(the 12th of the 25 remaining Best Actress nominees!)
CLAUDETTE COLBERT IN PRIVATE WORLDS (1935)
The competition (Cliff: 6 for 6!)
Bette Davis in Private Worlds
Elisabeth Bergner in Escape Me Never
Katharine Hepburn in Alice Adams
Miriam Hopkins in Becky Sharp
Merle Oberon in The Dark Angel
Claudette carries a profound warmth and generosity into nearly all of her roles, whether she’s playing the experienced lover in The Smiling Lieutenant, the impish wife in The Palm Beach Story, or the valiant home front mother in Since You Went Away. Normally, this nurturing presence is channeled into intimate relationships, but in Private Worlds it is her character’s professional strength, as a psychiatrist at a hospital for the mentally ill. Unlike so many films that proclaim a character’s exceptional ability without demonstrating it to the audience, here Claudette’s star persona plays directly into her character’s extraordinary gift, as we see Claudette’s velvet-gloved doctor enter into the “private worlds” of her patients’ minds to soothe their fevers. We then are appalled when Charles Boyer’s new superintendent relegates her to a new post more suitable for her gender. Claudette’s character bravely soldiers on, while the feminist streak in the film is undercut by a host of other women recovering from or poised for a psychotic breakdown.
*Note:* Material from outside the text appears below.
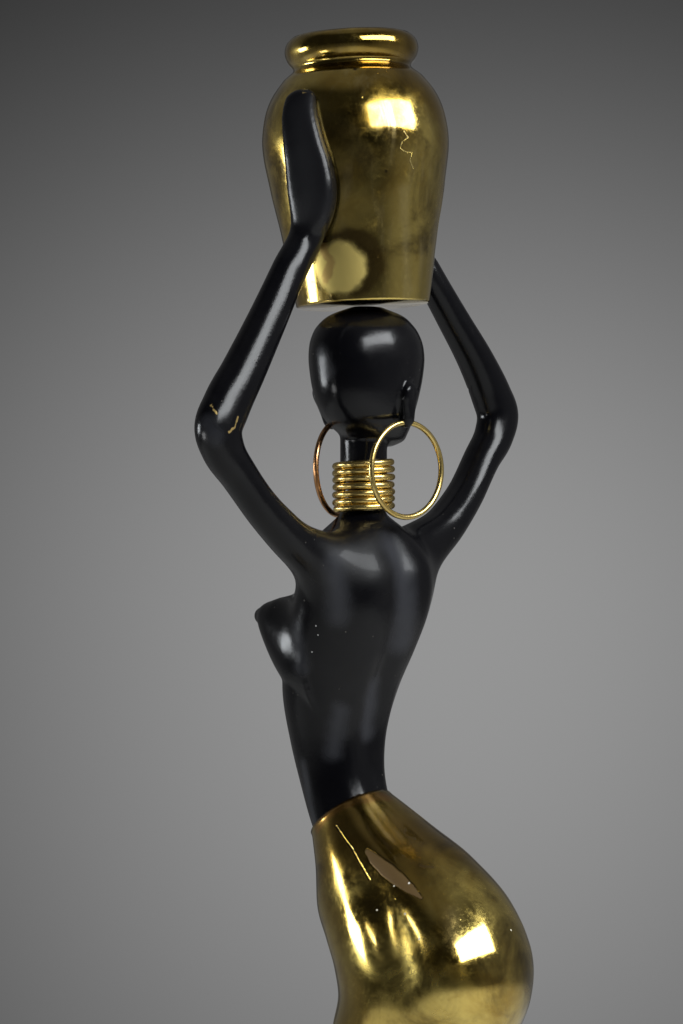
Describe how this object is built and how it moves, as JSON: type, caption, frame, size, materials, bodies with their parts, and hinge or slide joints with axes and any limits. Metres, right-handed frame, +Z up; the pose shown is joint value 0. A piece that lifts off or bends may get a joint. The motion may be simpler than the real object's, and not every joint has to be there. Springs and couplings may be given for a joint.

The film also features a couple of oddly shot Expressionist madness scenes (directed by an out-of-his-element Gregory La Cava), though Claudette remain the real selling point, a pillar of reserved strength amid the many intrigues stalking the hospital’s corridors. She is content to let the actors around her dial it up and up, while she remains implacable and calm, only springing into urgent action to care for one of her wounded charges. The role isn’t excellent, and neither is Claudette’s acting, but it serves as a great illustration of her appeal. The year after winning for the genuinely exceptional character of Elli Andrews in It Happened One Night, Claudette relinquished the title of Best Actress for a make-up award for Bette Davis (whose write-in campaign for Of Human Bondage she’d edged out). My final vote in this category goes to the salty corset-clad Miriam Hopkins in Becky Sharp, but I’m not sorry to see Claudette get a little more love with this nomination.